Wine contains a near infinite spectrum of amazing flavors.
Dirty diaper, wet dog, cardboard, nail polish and barnyard are not on the list. Once in a while you’ll get a wine that’s just not right. Sadly there are more than a few ways in which your wine can be damaged.
What it is: acetic acid and ethyl acetate
How to detect it: If you catch a whiff of nail polish remover or vinegar.
All wines have a minuscule presence of acetic acid, which is created by the common yeast strain in wine. At small levels in wine it’s undetectable. Once the levels rise it starts to give off a balsamic note. If you see “high toned” in the flavor description that’s a hint there might be higher levels of VA. Among the casual wine drinker this is probably the least offensive fault, often going completely undetected. However it’s still consider a flaw in higher concentrations.
Most countries have legal restrictions on how much VA can be present in a wine. It’s more common in wild fermentations and natural wines. The risk of VA increases if too many broken, rotted, or damaged clusters make their way into the fermentation tank. Also, wines that see long fermentation times, like Amarone or Barolo, or that spend longer times in barrel (Rioja Reserva) risk higher levels because they are exposed to more oxygen.
What it is: A compound sometimes found in corks known formally as 2,4,6-trichloroanisole or TCA for short, that essentially strips wine of its flavor.
How to detect it: If your wine smells a bit funky, like moldy basement, wet dog, or wet cardboard and seems to lack any coherent fruit, flavors chances are it’s corked.
Cork taint was a much bigger problem years ago. It’s still a murky area though. In 2005 the Wine Enthusiast office blind tested 2500 bottles and found a whopping 7% contained TCA. However the cork suppliers themselves claim the figure is generally less than 1%. Corked wine isn’t dangerous to drink. It just doesn’t taste good.
What it is: A yeast strain made of 4-ethyl phenol and 4-ethyl guiacol.
How to detect it: Smells like bandaid, wet leather, or barnyard
Brett is another trait that in small amounts may be desirable to some, but the average consumer probably finds it fairly nasty.
After all, you don’t expect to get a whiff of band-aid and sweat in most modern wines. Old World wines had a lot of this going on, and it’s still common in more rustic winemaking environments. The typical modern winemaking environment is much cleaner so there’s less chance of brett spreading.
What it is: Over exposure to oxygen.
How to detect it: Smells like cooked fruit, nuts, sherry or burnt marshmallow. Visually, young red wines show premature browning on the edge and whites will become a tawny yellow or brown shade.
In older wines, oxidation is expected. In a sense it’s the most common fault. A 10 year old Chardonnay should have a bit of oxidation. A five year old one? Not so much. Think of what happens to an apple after you bite it and leave it out. It gets brown. Same goes for wine. Over time any wine will become oxidized. But sometimes it happens much faster. Premox has been a more common problem with white wines from Burgundy, Alsace, Bordeaux especially. Some people speculate the cork quality has reduced, pointing out wines with wax seals have less incidence of premox.

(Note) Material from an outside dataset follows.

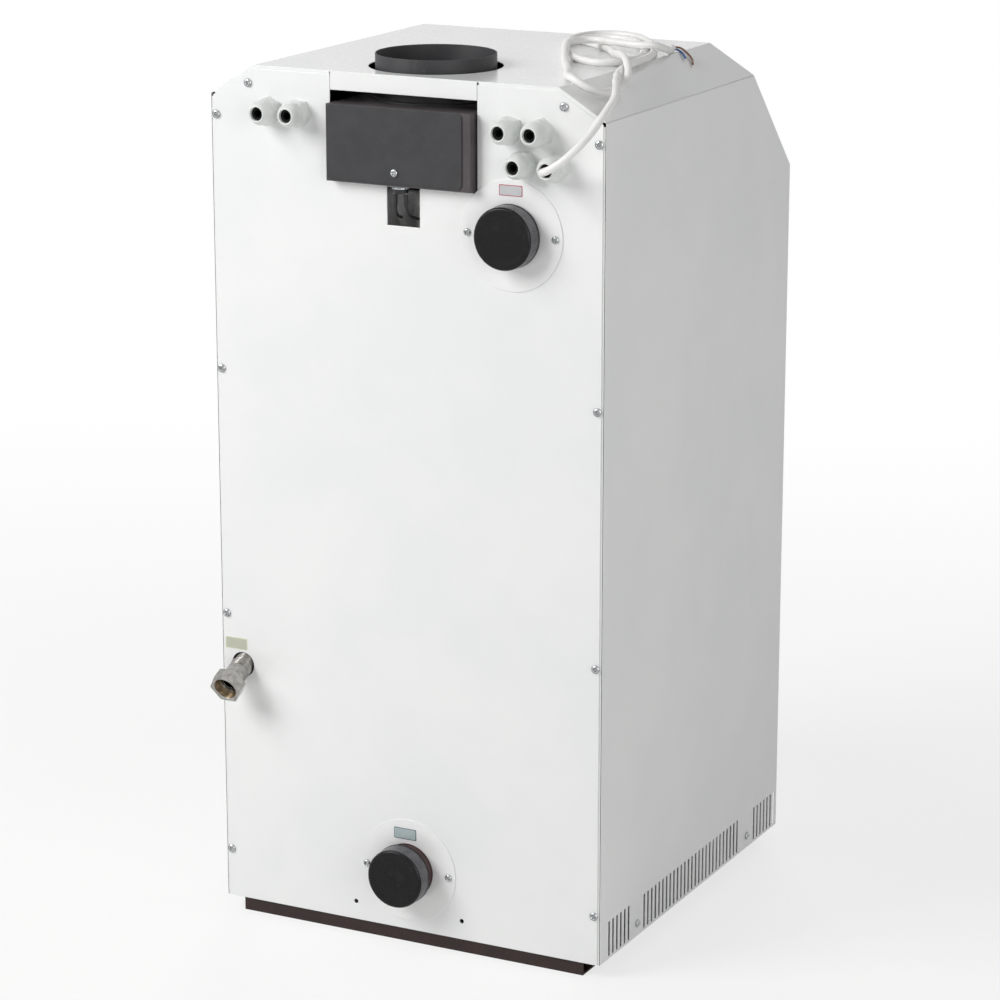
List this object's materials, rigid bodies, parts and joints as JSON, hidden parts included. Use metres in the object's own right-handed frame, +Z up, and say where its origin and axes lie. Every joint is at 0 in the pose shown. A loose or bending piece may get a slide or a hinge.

What it is: Pretty self explanatory. When a wine gets too hot it becomes “cooked” and loses much of its character.
How to detect it: Fruit flavors taste stewed, or cooked. Imagine the difference between fresh raspberries and ones reduced into a thick jam on the stove and then toasted in the oven. Most often, if the cork is pushed out of the bottle slightly, that’s a pretty good sign of heat damage.
We often hold shipments in the summer, especially to places like Texas and Florida. Just a few hours on a hot truck might be all it takes to damage a wine. The ideal storage temperature is 55 degrees. Inside a delivery truck it might hit 140+.